In Madhya Pradesh, sources claimed the Congress’ inability to revitalise its social base lay in its failure to strike an alliance with the Gondwana Ganatantra Party, which pocketed the tribal votes in the northwest districts in the Assembly elections.

And, last of all, the BJP’s boast is it is already ahead of its rival in the “mind warfare”. The evidence, the party says, lies in the long list of celebrities queuing outside the BJP headquarters for membership. “The Congress wooed the same people who came to us, whether it was Suresh Oberoi, Navjot Singh Sidhu or Jeetendra. But they know we are way ahead in the race and so opted for the winner,” claimed an office-bearer.

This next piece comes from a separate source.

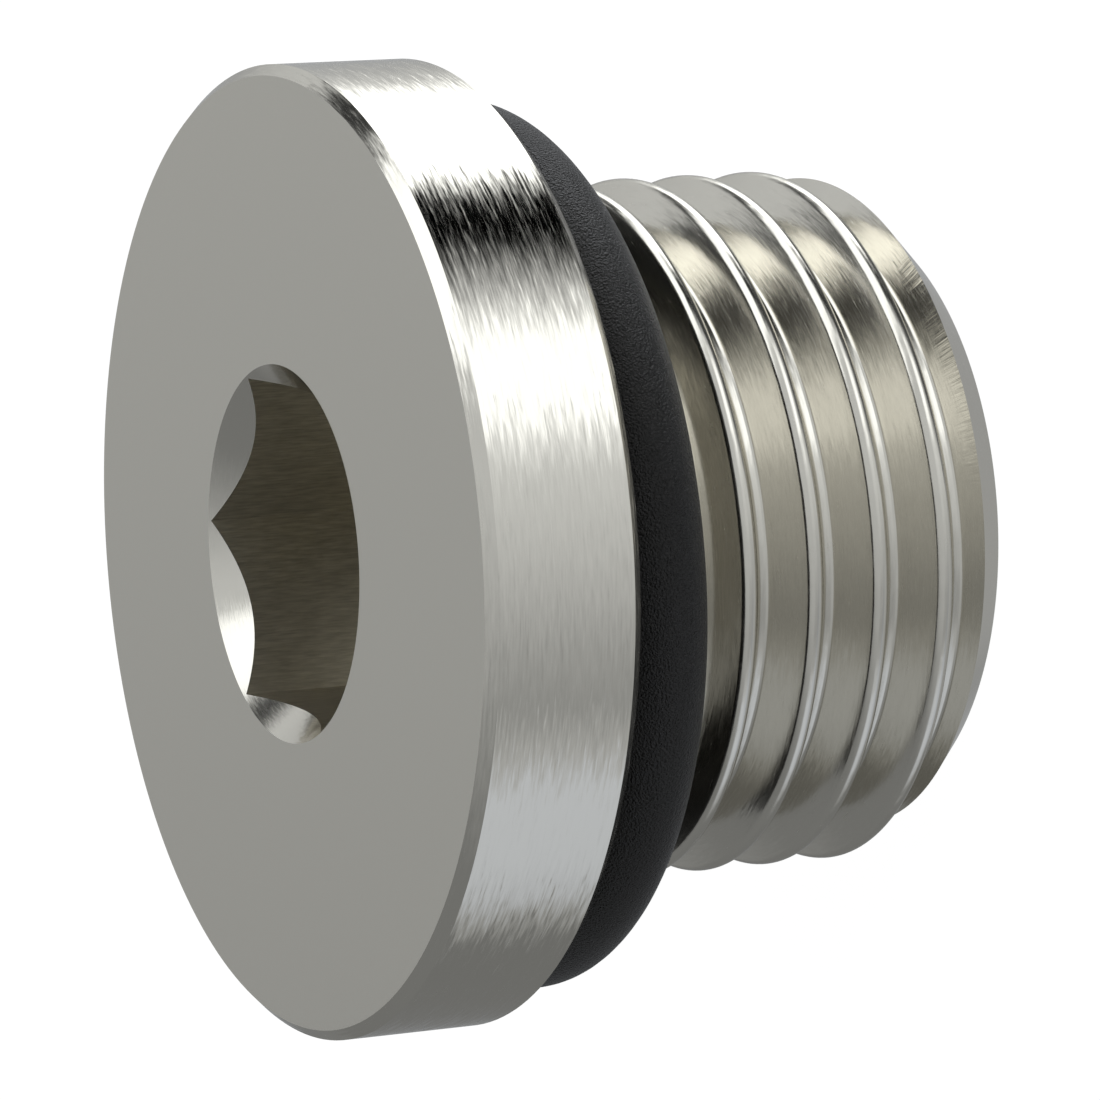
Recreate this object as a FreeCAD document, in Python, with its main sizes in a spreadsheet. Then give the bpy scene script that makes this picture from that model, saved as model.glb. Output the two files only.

On the flip side, the sources admitted that these “weapons” may not work in states like Uttar Pradesh and Bihar where the BJP will fight, not the Congress, but parties like the Samajwadi Party, the Bahujan Samaj Party and the Rashtriya Janata Dal.

Of the three, the Samajwadi alone injected a dose of glamour in its politics.

“But Mulayam Singh Yadav is still clear that where politics is concerned it is caste alone that will work. And he still has an edge over the rest with his Muslim-Yadav base, supplemented with the Thakurs and Jats of the Rashtriya Lok Dal,” said the sources.

Even Maharashtra has the BJP worried because of the Congress-Nationalist Congress Party alliance, which was non-existent in 1999.

“Our initial assessment was the BJP-Shiv Sena combine would make a clean sweep of the Lok Sabha seats. But Sharad Pawar upset our calculations by making up with Sonia Gandhi,” said a Maharashtra BJP leader.

Likewise, in Tamil Nadu, the BJP appeared rattled by the DMK-led coalition not because of the Congress’ presence in it but because of the feedback that Jayalalithaa may not be able to repeat her Assembly poll performance and because the PMK would give the other side a winning edge.